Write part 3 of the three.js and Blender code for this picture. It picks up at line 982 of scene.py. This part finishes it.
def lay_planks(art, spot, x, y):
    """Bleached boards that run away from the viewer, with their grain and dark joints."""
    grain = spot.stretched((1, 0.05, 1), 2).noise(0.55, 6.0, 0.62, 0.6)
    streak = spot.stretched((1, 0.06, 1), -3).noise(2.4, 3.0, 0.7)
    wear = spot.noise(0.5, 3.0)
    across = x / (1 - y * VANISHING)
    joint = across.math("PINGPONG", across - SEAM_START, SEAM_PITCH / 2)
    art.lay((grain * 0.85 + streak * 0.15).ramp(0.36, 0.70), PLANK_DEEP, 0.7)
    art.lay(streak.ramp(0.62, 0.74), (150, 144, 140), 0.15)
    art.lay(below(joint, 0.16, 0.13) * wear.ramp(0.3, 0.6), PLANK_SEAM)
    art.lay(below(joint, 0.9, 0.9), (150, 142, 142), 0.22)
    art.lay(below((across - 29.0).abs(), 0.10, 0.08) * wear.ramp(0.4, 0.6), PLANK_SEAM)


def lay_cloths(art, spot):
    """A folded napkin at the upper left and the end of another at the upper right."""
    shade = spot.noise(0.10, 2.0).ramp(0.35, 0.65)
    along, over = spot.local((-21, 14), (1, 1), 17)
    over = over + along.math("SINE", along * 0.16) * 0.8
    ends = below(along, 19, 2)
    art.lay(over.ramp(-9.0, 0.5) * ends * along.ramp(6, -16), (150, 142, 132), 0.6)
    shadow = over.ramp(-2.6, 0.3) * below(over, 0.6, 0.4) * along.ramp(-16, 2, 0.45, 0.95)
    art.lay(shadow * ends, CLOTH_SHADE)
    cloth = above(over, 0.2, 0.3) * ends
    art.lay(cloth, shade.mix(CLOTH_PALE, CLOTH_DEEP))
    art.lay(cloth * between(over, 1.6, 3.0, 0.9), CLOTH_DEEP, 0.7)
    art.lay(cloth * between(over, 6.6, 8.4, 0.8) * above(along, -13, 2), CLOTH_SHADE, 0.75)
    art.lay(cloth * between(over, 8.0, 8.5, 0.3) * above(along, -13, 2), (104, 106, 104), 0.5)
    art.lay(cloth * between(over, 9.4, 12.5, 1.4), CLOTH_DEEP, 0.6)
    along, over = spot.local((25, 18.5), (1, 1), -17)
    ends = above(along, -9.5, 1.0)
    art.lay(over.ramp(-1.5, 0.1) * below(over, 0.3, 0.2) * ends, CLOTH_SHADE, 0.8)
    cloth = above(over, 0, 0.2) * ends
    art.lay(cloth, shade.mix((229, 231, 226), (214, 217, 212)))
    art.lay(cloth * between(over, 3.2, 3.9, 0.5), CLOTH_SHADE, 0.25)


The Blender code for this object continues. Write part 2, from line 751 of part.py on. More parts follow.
========================
Exercise:
Output only the lines from the top of the entries through the one holding "art.lay(below((across - 29.0).abs(), 0.10, 0.08)", copied exactly.

Result:
Write part 3 of the three.js and Blender code for this picture. It picks up at line 982 of scene.py. This part finishes it.
def lay_planks(art, spot, x, y):
    """Bleached boards that run away from the viewer, with their grain and dark joints."""
    grain = spot.stretched((1, 0.05, 1), 2).noise(0.55, 6.0, 0.62, 0.6)
    streak = spot.stretched((1, 0.06, 1), -3).noise(2.4, 3.0, 0.7)
    wear = spot.noise(0.5, 3.0)
    across = x / (1 - y * VANISHING)
    joint = across.math("PINGPONG", across - SEAM_START, SEAM_PITCH / 2)
    art.lay((grain * 0.85 + streak * 0.15).ramp(0.36, 0.70), PLANK_DEEP, 0.7)
    art.lay(streak.ramp(0.62, 0.74), (150, 144, 140), 0.15)
    art.lay(below(joint, 0.16, 0.13) * wear.ramp(0.3, 0.6), PLANK_SEAM)
    art.lay(below(joint, 0.9, 0.9), (150, 142, 142), 0.22)
    art.lay(below((across - 29.0).abs(), 0.10, 0.08) * wear.ramp(0.4, 0.6), PLANK_SEAM)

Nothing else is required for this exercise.